Zimbabweans head to the polls today for an historic election, the first since the overthrow of Robert Mugabe late last year, as the country looks forward to a brighter, democratic future.
As a fully democratic Zimbabwe comes closer to being a reality, local startup Vote Africa is doing its best to empower Zimbabweans and promote accountability.
Founded last February by Norman Dube, Vote Africa is an Android and iOS mobile application that aims to educate, motivate and empower the electorate to fully own the electoral process and hold elected officials accountable.
It provides access to relevant information to guide the electorate through the complete electoral process, providing users with voter guides, polling station locations, and details of party representatives and manifestos. It also has a chatbot that uses artificial intelligence to answer election-related questions in real-time.
Vote Africa has also launched a “Situation Room Tool”, which allows the electorate to participate as virtual observers by sending pictures and text as reports during the election period. These reports are geolocated and time stamped to ensure accurate data is collected.

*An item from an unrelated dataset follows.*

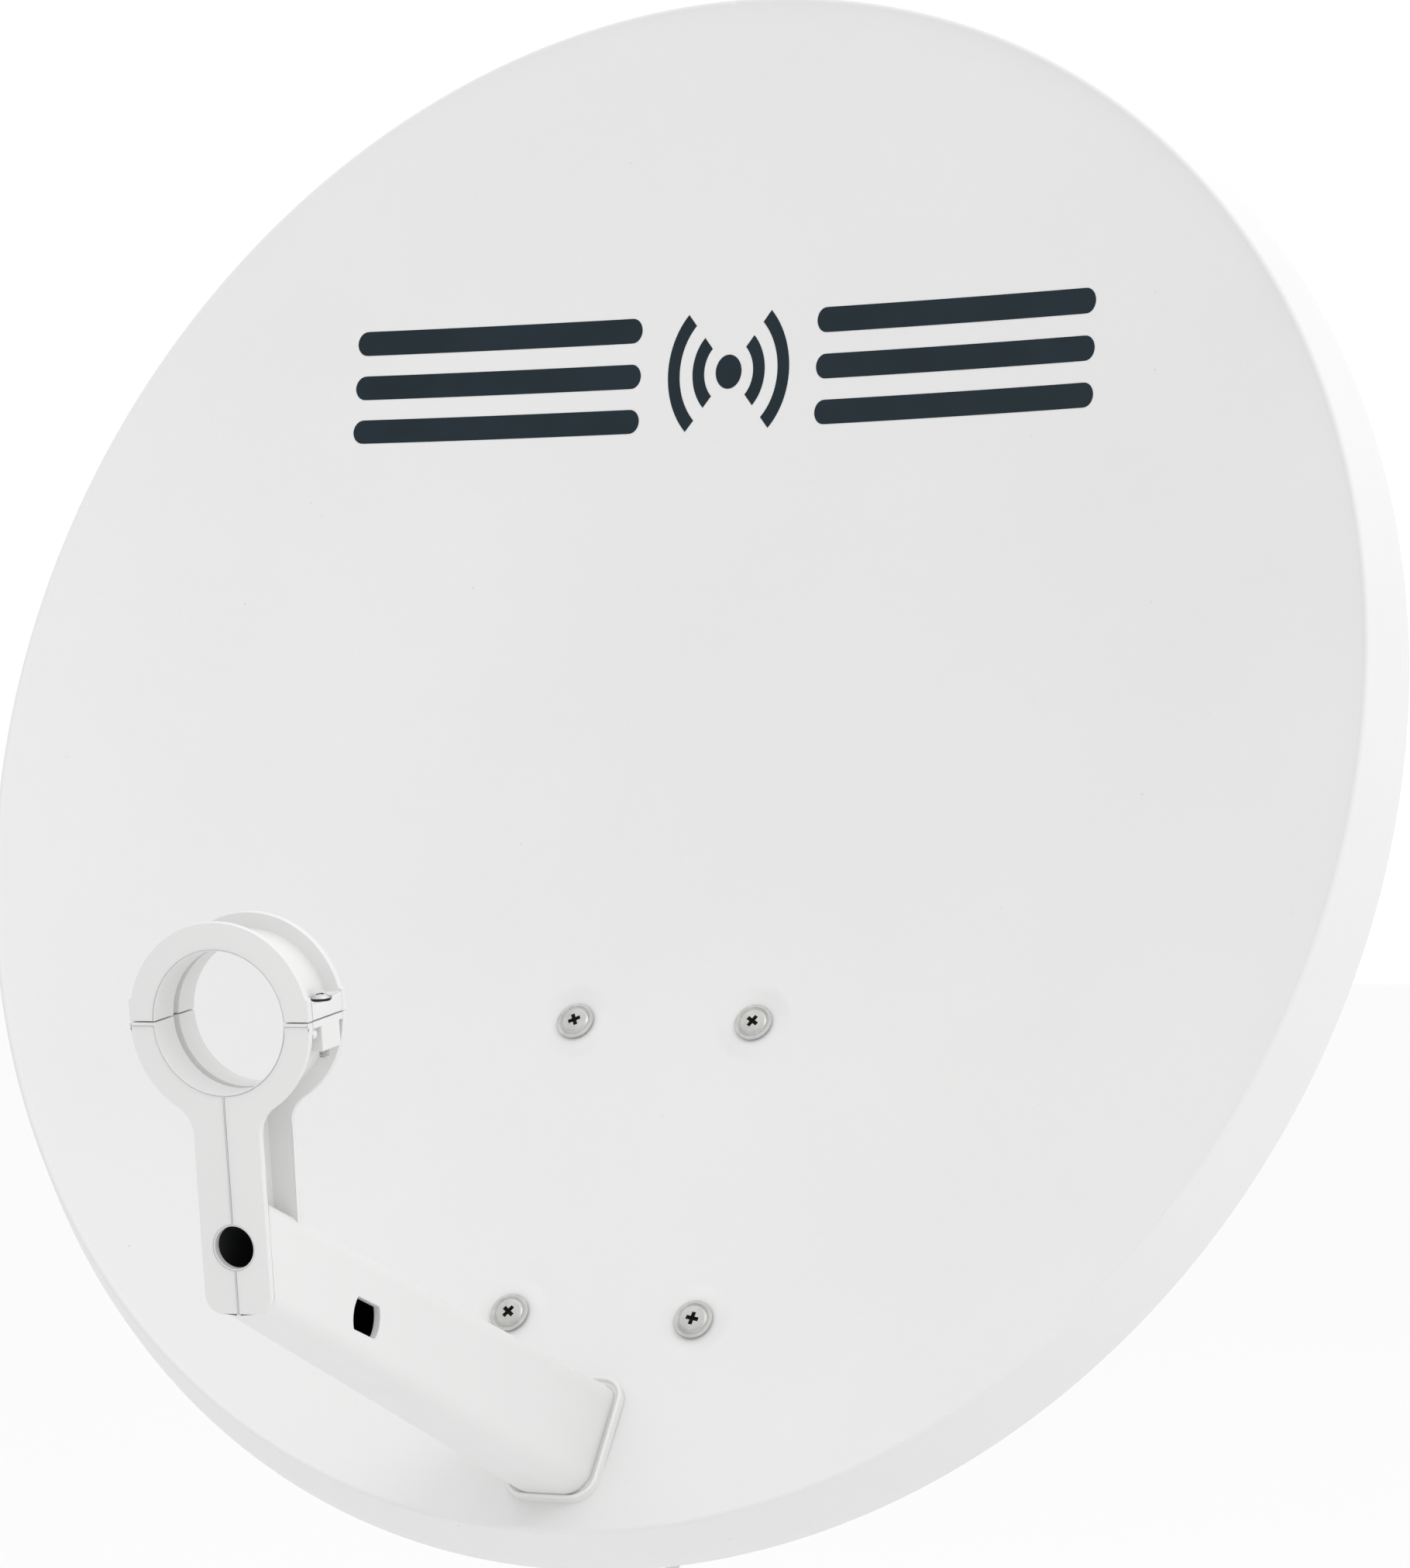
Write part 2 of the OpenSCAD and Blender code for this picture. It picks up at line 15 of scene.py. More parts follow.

“Voter education is inadequate in most African countries, leading to issues of low voter participation and a very high number of invalid votes. The population is dominated by the youth, but there is a low percentage of this age group that participates in the electoral process,” Dube told Disrupt Africa.
“Voter education is mainly conducted through television, radio, and newspapers, which are platforms that the youth are barely using or following. With the high mobile penetration and the use of mobile phones we saw this as a gap to disrupt the voter education process.”
The startup, which has been bootstrapped and secured some grant funding, has seen positive uptake. Dube said it has partnered with civil society organisations, and been piloting the platform in Zimbabwe ahead of the elections.
“We had to test the platform over the pre-election process, which required a lot of technical changes and tweaks,” Dube said.
“Collaborating with organisations already in the elections field made it easier to make information requests and focus on the technology. Going forward we are looking to expand our team to have content creators so we can have the whole process being done in-house.”
Vote Africa, which plans to white label its platform, is already looking beyond Zimbabwe, and targeting elections in other African countries.
“Our next targets are the Nigerian and South African elections in 2019. We are currently working on building relationships with relevant players within the elections field in our target countries,” Dube said.